Why does one man's reverie matter? Why should Portsmouth FC's plight resonate beyond a blue-collar city which, as a south-coast settlement with a northern mentality, produces fans who are loyal, loud, and sensitive to the slights of history?

Put simply, a club's betrayal by a succession of owners, executives, managers and administrators is a reminder that football clubs are infused by the spirit of the people who invest their time, money and emotions in them. The game can be a source of collective pride, rather than a platform for the dregs of society.

Without Beech, and his friend Brendon Bone, who helped establish SOS Pompey, the succession of charlatans who passed through Fratton Park would have been able to shred the fabric of an entire community.

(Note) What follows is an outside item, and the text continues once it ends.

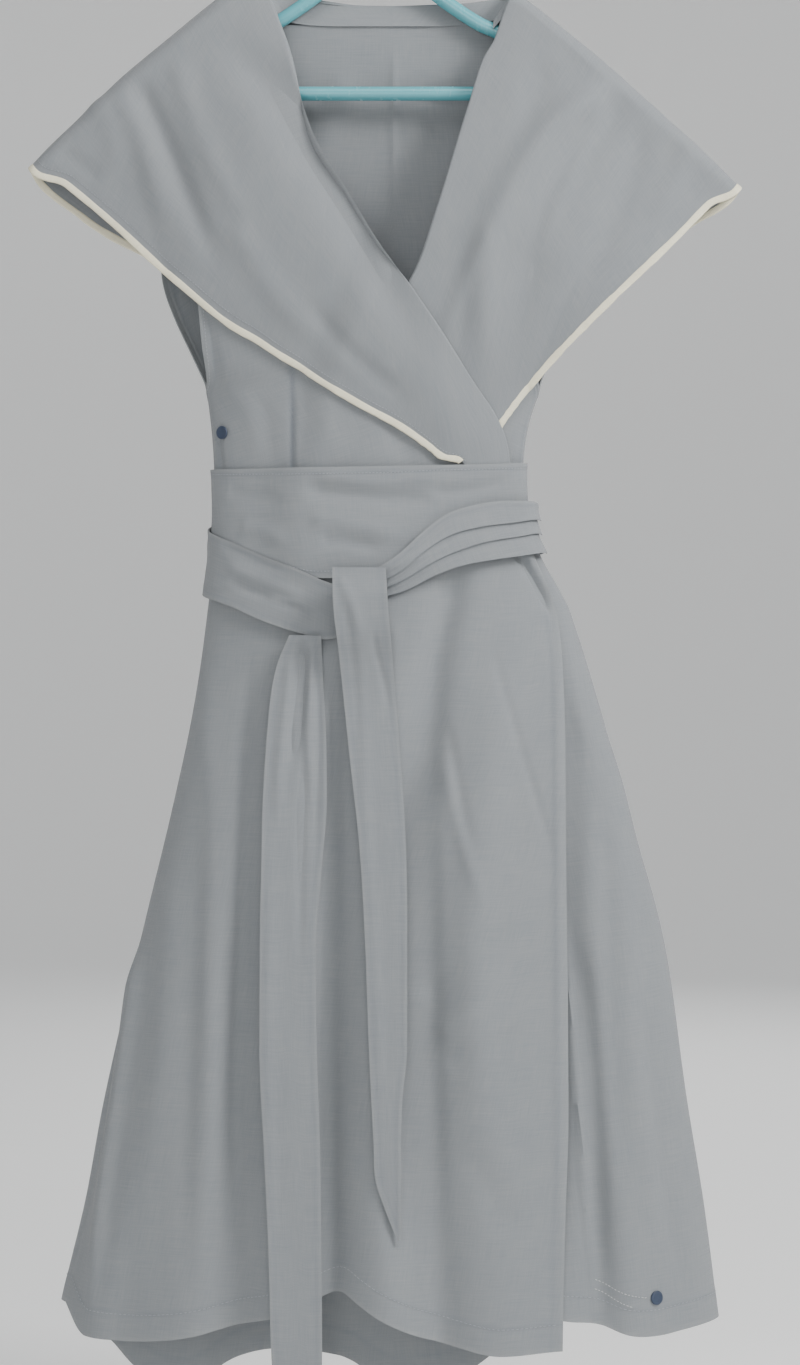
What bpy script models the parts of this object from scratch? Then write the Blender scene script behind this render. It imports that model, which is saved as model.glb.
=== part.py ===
"""A wrap midi dress with a wide cape collar and a tied sash, hung on a tubular hanger.

All sizes are real ones in millimetres, and a mesh is scaled to metres when it is made.
The origin is the seat of the hanger's hook, +Z is up, the dress faces -Y, and +X is on
the viewer's right. "drop" is a distance below the hook seat, so z = -drop. "angle" goes
round the dress in degrees: 90 centre back, 180 left side, 270 centre front, 360 right side.
Every piece of cloth is a closed wall that follows a surface worked out from short tables.
"""
import math
from collections import namedtuple

import bpy
import numpy as np

MM = 0.001
WALL = 1.2
SEAM = 0.3
HALF_TURN = math.pi

# Layers of cloth over the body, as distances from its surface to the middle of a wall
COLLAR_LIFT = 3.2
OVER_LIFT = 5.6
SKIRT_OVER_LIFT = 5.2
BAND_LIFT = 10.6
BAND_SIDE_LIFT = 3.6
TIE_STEP = 2.3

# The collar's roll at the neck, its belly, and the trim that ends short of the waist
ROLL_SHARE = 0.06
ROLL_RADIUS = 1.6
BELLY = 6.0
UNDER_BELLY_SHARE = 0.6
STAND_RIBS = 6.4
PIPING_WIDTH = 5.4
PIPING_DEPTH = 2.4
WRAP_MARGIN = 5.4
CENTRE_GAP = 0.004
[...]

The protest group, formed in the Shepherds Crook, the closest pub to the ground, are media savvy. Their banners – "Fit and Proper?... Say No to Loan Sharks… If they play on the streets, we will watch from the pavements" – are articles of faith. Beech, a local cabbie, organised a concerted email campaign which crashed the Football League's system. When the Premier League detected a plan to picket their offices, he was ushered in to see a four-man delegation headed by the chief executive, Richard Scudamore.

When news filtered through on Thursday that the Trust had been named as preferred bidders for Portsmouth, he thought of two people: his father, who passed away just before the 2008 FA Cup final, and Charlotte, his 15-year-old daughter, who succumbed to an asthma attack on 26 April 2009. Sometimes, you see, football really is a matter of life and death.

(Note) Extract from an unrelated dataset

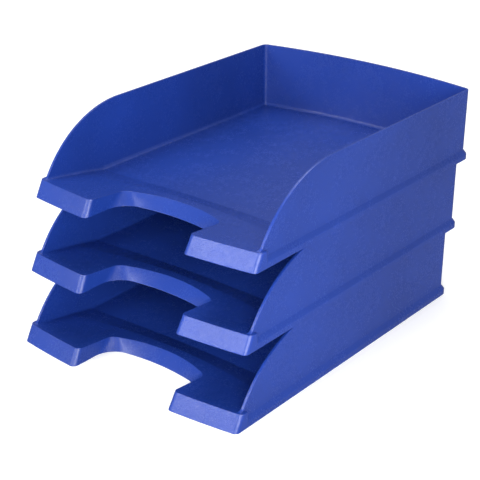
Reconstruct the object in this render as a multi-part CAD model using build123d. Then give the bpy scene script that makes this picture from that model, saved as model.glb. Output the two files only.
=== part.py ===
"""Stepped stack of three open-front letter trays for A4 paper.

Each tray is one moulding: a flat floor, two side walls that sweep down to the
front, a bowed back wall, a skirt round the foot that laps over the rim of the
tray below, and a hollow front ledge with a wide finger notch cut through it.

Frame: +X to the right seen from the open front, +Y to the back, +Z up.
Origin: middle of the stack's footprint, on the surface that it stands on.
Units: millimetres.
"""
from build123d import *
import math
import os

# Driving dimensions of one tray
TRAY_WIDTH = 255.0
TRAY_DEPTH = 357.0
TRAY_HEIGHT = 70.0
WALL = 2.4

# How the trays stand on each other
TRAY_NAMES = ("bottom_tray", "middle_tray", "top_tray")
STEP_BACK = 12.0
FLOOR_UNDERSIDE = 1.0
STACK_PITCH = TRAY_HEIGHT - FLOOR_UNDERSIDE

# Floor, skirt and walls
FLOOR_TOP = FLOOR_UNDERSIDE + WALL
SKIRT_OVERHANG = 3.3
SKIRT_FACE_HEIGHT = 5.0
SKIRT_SHOULDER_TOP = 9.5
WALL_LEAN = 0.5
SKIRT_CORNER = 9.0
BACK_BOW = 14.0
FLOOR_FILLET = 2.8
RIM_ROUND = 0.6
SHOULDER_ROUND = 1.6

# Side walls: full height at the back, then one convex arc down to the front ledge
SWEEP_START = -63.2
SWEEP_RADIUS = 113.0
SWEEP_FOOT_RADIUS = 6.0

# Front ledge: heights of its two creases and of its lip
LIP_HEIGHT = 15.0
LIP_SLANT = 8.0
FRONT_BOW = 9.0
FRONT_CORNER = 4.5
RAMP_START = -86.0
RAMP_START_BOW = 5.5
CREST_HEIGHT = 9.0
CREST = -105.5
CREST_BOW = 18.0
SIDE_STEP = -156.5

# Finger notch, at the foot of the ledge and at the height of its lip
NOTCH_LIP_ROUND = 5.0
NOTCH_HALF_WIDTH = (55.7, 56.8)
NOTCH_BACK = (-126.3, -109.4)
NOTCH_BOW = (7.3, 15.4)
NOTCH_CORNER = (22.0, 7.0)

# Underside: wall of the skirt, and where the recess under the floor ends at the front
SKIRT_WALL = 2.2
HOLLOW_FRONT = -100.0

# Join of the ledge and the rest: how far back the ledge reaches, and the gap in the
# side walls' plan that it fills
LEDGE_BACK = -70.0
OPEN_FRONT_HALF = 118.0
OPEN_FRONT_BACK = -95.0

HALF_WIDTH = TRAY_WIDTH / 2
HALF_DEPTH = TRAY_DEPTH / 2
FAR = 400.0


def bow_radius(half_chord, rise):
    """Radius of the arc that rises by `rise` over a chord of twice `half_chord`."""
    return (half_chord**2 + rise**2) / (2 * rise)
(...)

Clean up this new 'Dirty Leeds'

Play with fire, and you run the risk of being burned. The rebirth of 'Dirty Leeds' was an avoidable accident waiting to happen.

The relevant authorities will deal with pondlife on the pitch, and the climate created off it, by a club which markets its outlaw mystique.

I appreciate that, as someone who follows and understands the ethos of a club like Millwall, I'm vulnerable to criticism here, but enough is enough.

It is up to everyone involved to recalibrate, consider the pain in the voice of Dave Jones, as he rationalised unconscionable abuse from Leeds supporters.

Neil Warnock could have been more empathetic to a fellow manager and, in retrospect, may cringe at his observation that Chris Kirkland "went down like a ton of bricks" when assaulted.

The team he is creating, at a club hamstrung by the exit strategy employed by chairman Ken Bates, is a self-fulfilling prophesy.

It is driven by the incoherent aggression of El-Hadji Diouf, who has never been better described than by Warnock himself, who, in another life, referred to him as a "sewer rat".

It is defined by the spiteful provocations of Michael Brown, the poor man's Mark van Bommel. It is unworthy of an admirable, yet flawed, manager.

Beware fakes

The Sports Personality of the Year award is a meaningless bauble, wilfully misrepresented as the jewel in the crown. Expect the BBC to plumb new depths of smugness and shameless self-promotion in the next six weeks. Ignore manufactured "news" if you can.